WHAT THE TASK ASKS - Print every line of the listing exactly, please.

Rows from an object dataset:

-*-*-

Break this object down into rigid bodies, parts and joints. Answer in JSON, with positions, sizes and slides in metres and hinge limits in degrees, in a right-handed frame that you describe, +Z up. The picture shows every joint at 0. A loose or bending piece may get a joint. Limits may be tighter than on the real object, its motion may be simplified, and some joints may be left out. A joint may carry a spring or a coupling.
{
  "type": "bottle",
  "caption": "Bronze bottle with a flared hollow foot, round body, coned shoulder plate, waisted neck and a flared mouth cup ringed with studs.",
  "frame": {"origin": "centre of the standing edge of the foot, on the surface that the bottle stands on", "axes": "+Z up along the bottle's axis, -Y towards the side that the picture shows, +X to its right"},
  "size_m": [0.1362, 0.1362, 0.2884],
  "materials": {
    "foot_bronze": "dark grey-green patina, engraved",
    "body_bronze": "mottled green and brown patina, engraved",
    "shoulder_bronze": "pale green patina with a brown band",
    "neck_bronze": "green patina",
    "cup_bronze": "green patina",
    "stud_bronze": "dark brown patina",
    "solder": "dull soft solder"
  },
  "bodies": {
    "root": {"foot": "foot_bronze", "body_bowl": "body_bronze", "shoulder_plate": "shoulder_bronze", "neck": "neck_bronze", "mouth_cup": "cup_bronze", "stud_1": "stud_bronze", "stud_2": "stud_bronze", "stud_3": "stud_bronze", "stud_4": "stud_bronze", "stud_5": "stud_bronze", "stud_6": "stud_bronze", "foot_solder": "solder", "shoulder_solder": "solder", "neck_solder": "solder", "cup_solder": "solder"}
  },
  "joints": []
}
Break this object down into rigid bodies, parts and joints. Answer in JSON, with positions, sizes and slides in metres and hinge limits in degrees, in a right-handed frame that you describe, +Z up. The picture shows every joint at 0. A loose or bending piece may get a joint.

-*-*-

COMPLETE RESPONSE -
Break this object down into rigid bodies, parts and joints. Answer in JSON, with positions, sizes and slides in metres and hinge limits in degrees, in a right-handed frame that you describe, +Z up. The picture shows every joint at 0. A loose or bending piece may get a joint. Limits may be tighter than on the real object, its motion may be simplified, and some joints may be left out. A joint may carry a spring or a coupling.
{
  "type": "bottle",
  "caption": "Bronze bottle with a flared hollow foot, round body, coned shoulder plate, waisted neck and a flared mouth cup ringed with studs.",
  "frame": {"origin": "centre of the standing edge of the foot, on the surface that the bottle stands on", "axes": "+Z up along the bottle's axis, -Y towards the side that the picture shows, +X to its right"},
  "size_m": [0.1362, 0.1362, 0.2884],
  "materials": {
    "foot_bronze": "dark grey-green patina, engraved",
    "body_bronze": "mottled green and brown patina, engraved",
    "shoulder_bronze": "pale green patina with a brown band",
    "neck_bronze": "green patina",
    "cup_bronze": "green patina",
    "stud_bronze": "dark brown patina",
    "solder": "dull soft solder"
  },
  "bodies": {
    "root": {"foot": "foot_bronze", "body_bowl": "body_bronze", "shoulder_plate": "shoulder_bronze", "neck": "neck_bronze", "mouth_cup": "cup_bronze", "stud_1": "stud_bronze", "stud_2": "stud_bronze", "stud_3": "stud_bronze", "stud_4": "stud_bronze", "stud_5": "stud_bronze", "stud_6": "stud_bronze", "foot_solder": "solder", "shoulder_solder": "solder", "neck_solder": "solder", "cup_solder": "solder"}
  },
  "joints": []
}
Break this object down into rigid bodies, parts and joints. Answer in JSON, with positions, sizes and slides in metres and hinge limits in degrees, in a right-handed frame that you describe, +Z up. The picture shows every joint at 0. A loose or bending piece may get a joint.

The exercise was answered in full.